1. Performance and cost tuning
Monitor query performance and index growth. Optimise shard sizing and resource allocation. Review licence usage regularly to avoid unexpected costs. Small tuning changes often yield large stability improvements.
2. Detection quality reviews
Schedule regular detection reviews. Measure false positives, missed detections and analyst feedback. Retire rules that no longer add value. Elastic SIEM should evolve with your threat landscape.
3. Skills and knowledge transfer
Train SOC analysts on Elastic query language and workflows. Document platform-specific investigation techniques. Avoid dependency on a single engineer. Operational resilience includes people, not just systems.
Conclusion
Elastic SIEM is powerful, flexible and scalable. But without structure, it becomes difficult to manage and even harder to trust.

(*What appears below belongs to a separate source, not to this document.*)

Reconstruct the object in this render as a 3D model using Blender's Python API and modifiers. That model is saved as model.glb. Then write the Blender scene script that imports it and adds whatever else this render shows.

This Elastic SIEM checklist gives SOC leaders a practical way to move from planning to production with confidence. Each step reduces risk, improves visibility and strengthens operational maturity.
At CyberNX, we work with security teams to implement Elastic SIEM in a way that fits your environment, skills and goals. If you want help validating your deployment or accelerating outcomes, we are ready to support you.
Speak with our experts today to turn your Elastic SIEM deployment into a reliable, high-impact security capability with our Elastic Stack Consulting. Contact today.
Elastic SIEM Checklist for Deployment FAQs
How long does a typical Elastic SIEM deployment take?
Most mid-sized enterprises complete initial deployment in eight to twelve weeks, depending on data volume and use case complexity.
Can Elastic SIEM replace my existing SIEM completely?
In many environments, yes. However, migration planning and parallel running are critical to avoid visibility gaps.
How often should detection rules be reviewed?
We recommend monthly reviews during the first six months, then quarterly once detection maturity stabilises.
What skills does a SOC team need to manage Elastic SIEM?
Analysts should understand security operations fundamentals and basic Elastic query language. Advanced tuning requires deeper Elastic expertise.